> _YOUR INSTRUCTIONS_:
Everything from the first line to the line containing "of knitted cloth." is to be repeated exactly; nothing past it.

....................

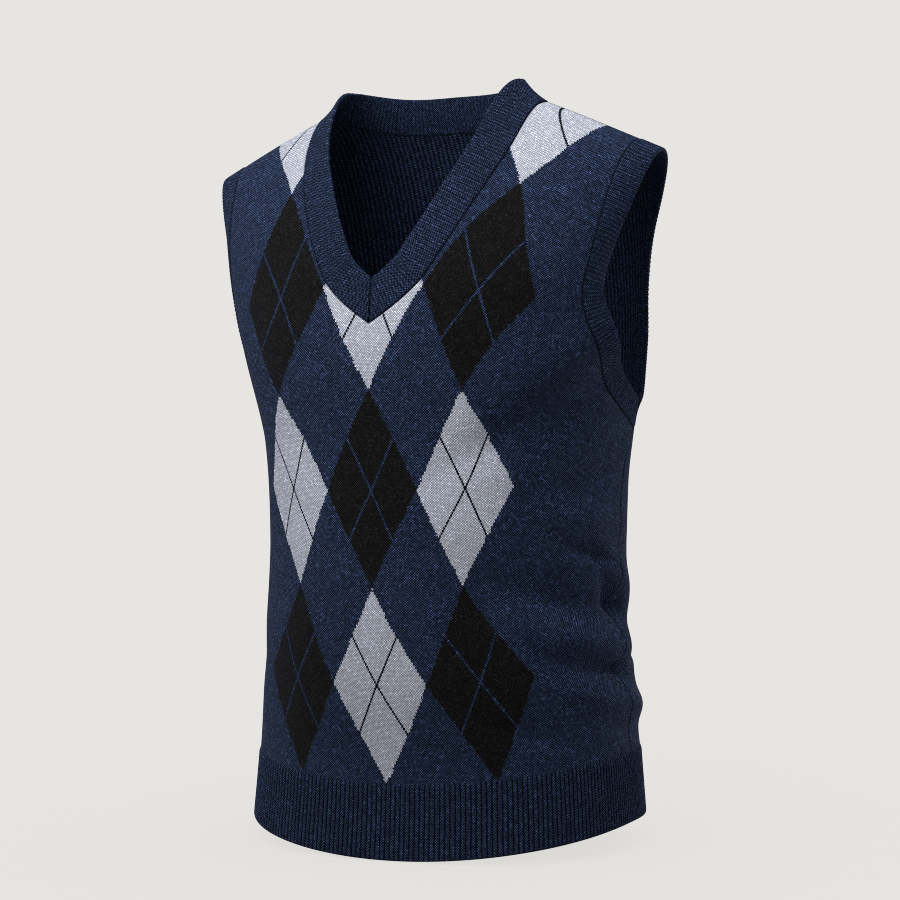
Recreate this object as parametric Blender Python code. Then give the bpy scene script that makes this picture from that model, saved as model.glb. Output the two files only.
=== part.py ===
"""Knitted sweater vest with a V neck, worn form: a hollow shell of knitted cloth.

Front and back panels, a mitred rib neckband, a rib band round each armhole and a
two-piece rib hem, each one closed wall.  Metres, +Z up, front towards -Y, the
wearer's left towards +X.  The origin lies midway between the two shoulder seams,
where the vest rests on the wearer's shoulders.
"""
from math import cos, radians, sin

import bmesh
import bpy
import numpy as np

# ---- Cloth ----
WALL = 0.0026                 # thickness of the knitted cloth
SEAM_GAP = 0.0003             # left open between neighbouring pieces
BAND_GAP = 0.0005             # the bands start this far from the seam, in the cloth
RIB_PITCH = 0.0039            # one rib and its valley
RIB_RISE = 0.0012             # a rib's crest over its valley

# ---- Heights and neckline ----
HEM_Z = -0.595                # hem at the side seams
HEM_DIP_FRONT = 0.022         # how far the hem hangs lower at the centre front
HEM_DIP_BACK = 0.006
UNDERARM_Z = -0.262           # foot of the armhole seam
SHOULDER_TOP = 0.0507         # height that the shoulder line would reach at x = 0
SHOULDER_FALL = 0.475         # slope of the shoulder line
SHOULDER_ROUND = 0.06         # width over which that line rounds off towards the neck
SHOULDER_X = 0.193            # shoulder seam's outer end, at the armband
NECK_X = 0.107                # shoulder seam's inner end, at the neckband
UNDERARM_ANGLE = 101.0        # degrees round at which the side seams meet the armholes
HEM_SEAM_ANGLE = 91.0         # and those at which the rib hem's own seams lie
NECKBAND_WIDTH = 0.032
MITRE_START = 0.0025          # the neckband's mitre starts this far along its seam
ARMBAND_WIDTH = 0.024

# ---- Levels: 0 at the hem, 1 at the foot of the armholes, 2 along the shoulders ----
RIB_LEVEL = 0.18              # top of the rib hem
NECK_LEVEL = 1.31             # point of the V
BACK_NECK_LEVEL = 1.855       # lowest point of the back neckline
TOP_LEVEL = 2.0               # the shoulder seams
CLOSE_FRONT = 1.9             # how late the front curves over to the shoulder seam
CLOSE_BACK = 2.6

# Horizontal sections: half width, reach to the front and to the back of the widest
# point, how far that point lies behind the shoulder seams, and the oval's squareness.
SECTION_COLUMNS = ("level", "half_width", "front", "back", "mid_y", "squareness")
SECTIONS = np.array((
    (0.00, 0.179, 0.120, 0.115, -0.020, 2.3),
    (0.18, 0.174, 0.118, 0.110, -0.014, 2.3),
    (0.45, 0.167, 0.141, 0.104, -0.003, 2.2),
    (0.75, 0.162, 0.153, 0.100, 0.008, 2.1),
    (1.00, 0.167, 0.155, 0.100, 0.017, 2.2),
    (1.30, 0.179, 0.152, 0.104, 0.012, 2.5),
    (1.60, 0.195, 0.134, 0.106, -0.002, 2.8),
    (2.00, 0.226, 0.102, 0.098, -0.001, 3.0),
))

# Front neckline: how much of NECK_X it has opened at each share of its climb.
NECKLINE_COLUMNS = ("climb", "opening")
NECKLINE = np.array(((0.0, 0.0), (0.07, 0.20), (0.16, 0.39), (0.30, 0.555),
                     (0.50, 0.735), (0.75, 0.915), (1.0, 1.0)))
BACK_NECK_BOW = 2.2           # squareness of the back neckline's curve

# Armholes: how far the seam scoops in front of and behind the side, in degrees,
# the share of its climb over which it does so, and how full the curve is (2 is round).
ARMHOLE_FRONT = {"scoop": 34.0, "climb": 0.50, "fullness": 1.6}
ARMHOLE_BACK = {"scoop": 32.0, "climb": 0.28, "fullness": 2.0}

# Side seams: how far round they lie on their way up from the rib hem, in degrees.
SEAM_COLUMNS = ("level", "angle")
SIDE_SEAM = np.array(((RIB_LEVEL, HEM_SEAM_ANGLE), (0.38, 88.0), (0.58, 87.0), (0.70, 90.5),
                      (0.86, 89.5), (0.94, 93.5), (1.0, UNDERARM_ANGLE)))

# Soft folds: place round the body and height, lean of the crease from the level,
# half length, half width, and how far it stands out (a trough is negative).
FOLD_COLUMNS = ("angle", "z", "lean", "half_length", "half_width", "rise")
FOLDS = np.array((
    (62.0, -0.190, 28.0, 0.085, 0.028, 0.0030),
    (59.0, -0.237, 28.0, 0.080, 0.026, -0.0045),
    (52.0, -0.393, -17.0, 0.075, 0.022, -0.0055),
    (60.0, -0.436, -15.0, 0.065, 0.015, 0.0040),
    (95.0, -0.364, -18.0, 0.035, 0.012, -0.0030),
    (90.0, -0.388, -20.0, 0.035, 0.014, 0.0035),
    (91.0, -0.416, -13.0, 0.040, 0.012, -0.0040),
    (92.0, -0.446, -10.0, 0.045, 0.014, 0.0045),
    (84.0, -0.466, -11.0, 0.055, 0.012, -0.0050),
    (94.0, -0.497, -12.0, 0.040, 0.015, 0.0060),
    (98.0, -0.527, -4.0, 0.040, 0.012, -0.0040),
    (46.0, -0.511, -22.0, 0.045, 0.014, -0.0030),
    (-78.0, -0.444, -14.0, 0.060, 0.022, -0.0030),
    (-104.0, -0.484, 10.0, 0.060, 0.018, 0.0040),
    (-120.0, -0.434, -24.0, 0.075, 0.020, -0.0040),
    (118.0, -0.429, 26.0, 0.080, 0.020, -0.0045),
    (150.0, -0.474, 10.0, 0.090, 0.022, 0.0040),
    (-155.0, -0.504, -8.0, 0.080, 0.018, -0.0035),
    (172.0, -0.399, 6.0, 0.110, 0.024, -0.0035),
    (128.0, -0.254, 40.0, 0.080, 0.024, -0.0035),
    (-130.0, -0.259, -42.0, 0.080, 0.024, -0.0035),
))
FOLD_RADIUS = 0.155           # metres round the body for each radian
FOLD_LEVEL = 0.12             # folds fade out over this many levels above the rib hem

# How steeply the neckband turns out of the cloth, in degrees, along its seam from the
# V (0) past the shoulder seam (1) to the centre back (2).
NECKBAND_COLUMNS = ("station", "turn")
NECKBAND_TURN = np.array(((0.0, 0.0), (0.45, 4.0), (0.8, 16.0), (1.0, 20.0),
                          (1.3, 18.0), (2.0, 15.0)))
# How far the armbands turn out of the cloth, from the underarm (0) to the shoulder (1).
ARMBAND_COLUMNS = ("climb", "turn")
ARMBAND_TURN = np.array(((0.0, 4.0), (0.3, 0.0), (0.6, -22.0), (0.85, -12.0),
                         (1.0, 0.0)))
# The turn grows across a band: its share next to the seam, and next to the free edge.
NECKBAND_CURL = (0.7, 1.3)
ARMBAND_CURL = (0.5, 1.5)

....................

> _RESPONSE_:
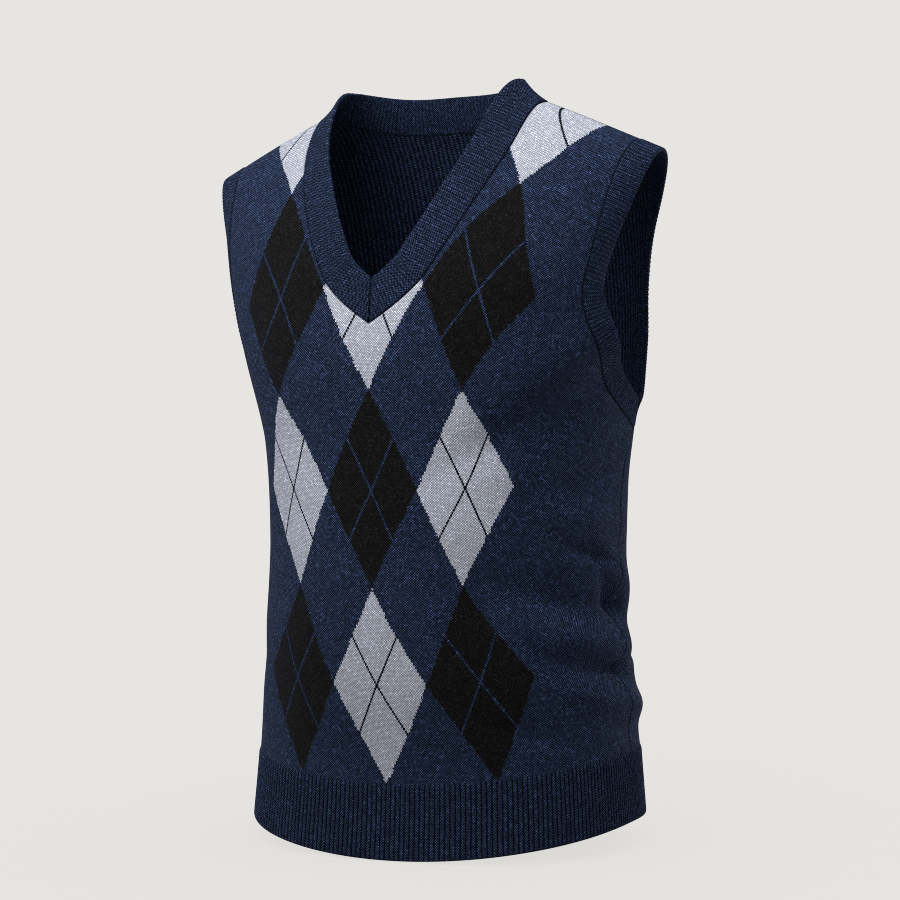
Recreate this object as parametric Blender Python code. Then give the bpy scene script that makes this picture from that model, saved as model.glb. Output the two files only.
=== part.py ===
"""Knitted sweater vest with a V neck, worn form: a hollow shell of knitted cloth.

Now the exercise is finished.